In this section, we understood what H2O Flow is, how to download it, and how to launch it locally. Additionally, we explored the various parts of the H2O Flow UI and the various functionalities it has to offer. Now that we are familiar with our environment, let’s dive in deeper and create our ML pipeline. We will start with the very first part of the pipeline, that is, handling data.
An ML pipeline always starts with data. The amount of data you collect and the quality of that data play a very crucial role when training models of the highest quality. If one part of the data has no relationship with another part of the data, or if there is a lot of noisy data that does not contribute to the said relationship, the quality of the model will degrade accordingly. Therefore, before training any models, often, we perform several processes on the data before sending it to model training. H2O Flow provides interfaces for all of these processes in its Data operation drop-down list.

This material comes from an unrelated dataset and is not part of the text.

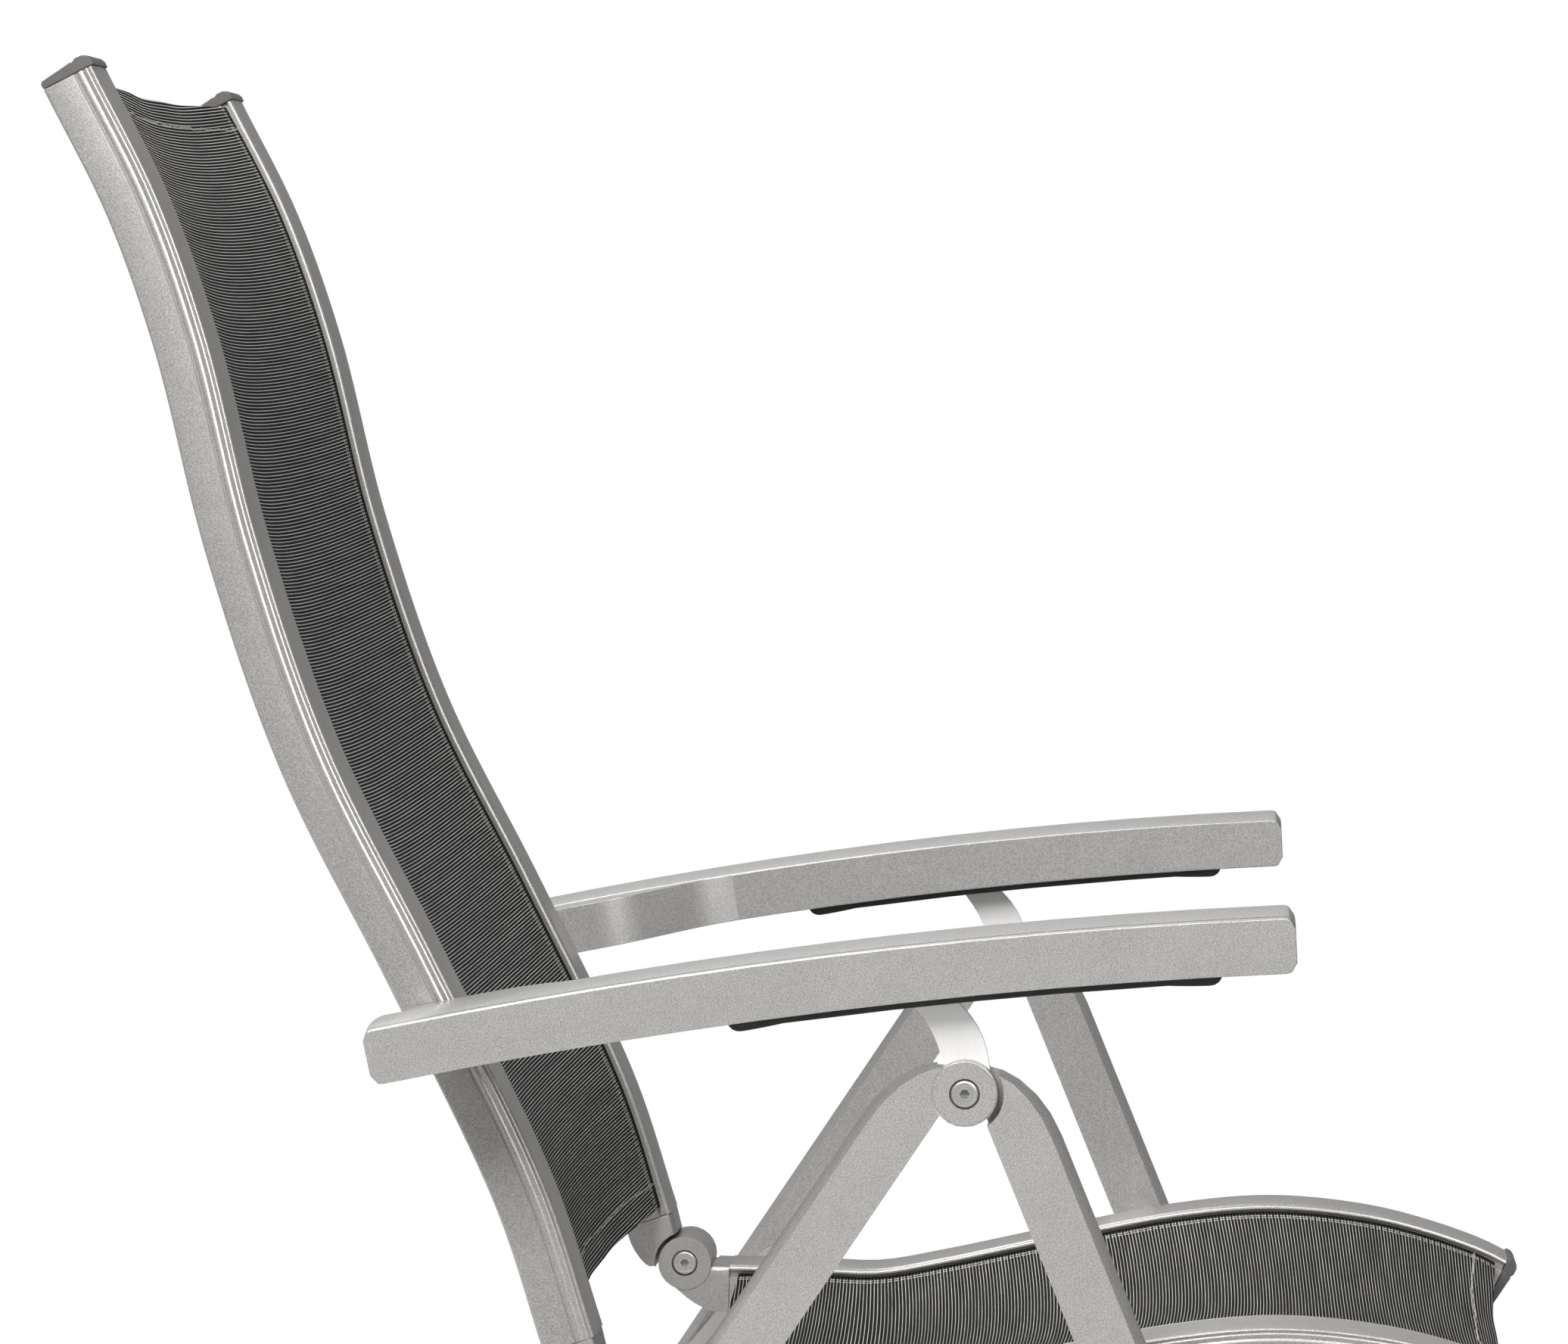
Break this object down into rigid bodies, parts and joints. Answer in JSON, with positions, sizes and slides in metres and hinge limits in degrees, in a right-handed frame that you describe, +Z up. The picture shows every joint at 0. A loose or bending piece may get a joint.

We will understand the various data operations and what the output looks like in a step-by-step process as we build our ML pipeline using H2O Flow.
So, let’s begin creating our ML pipeline by, first, importing a dataset.
The dataset we will be working with in this chapter will be the Heart Failure Prediction dataset. You can find the details of the Heart Failure Prediction dataset at https://www.kaggle.com/fedesoriano/heart-failure-prediction.
This is a dataset that contains certain health information about individuals with cholesterol, maximum heart rate, chest pain, and other attributes that are important indicators of whether a person is likely to experience heart failure or not.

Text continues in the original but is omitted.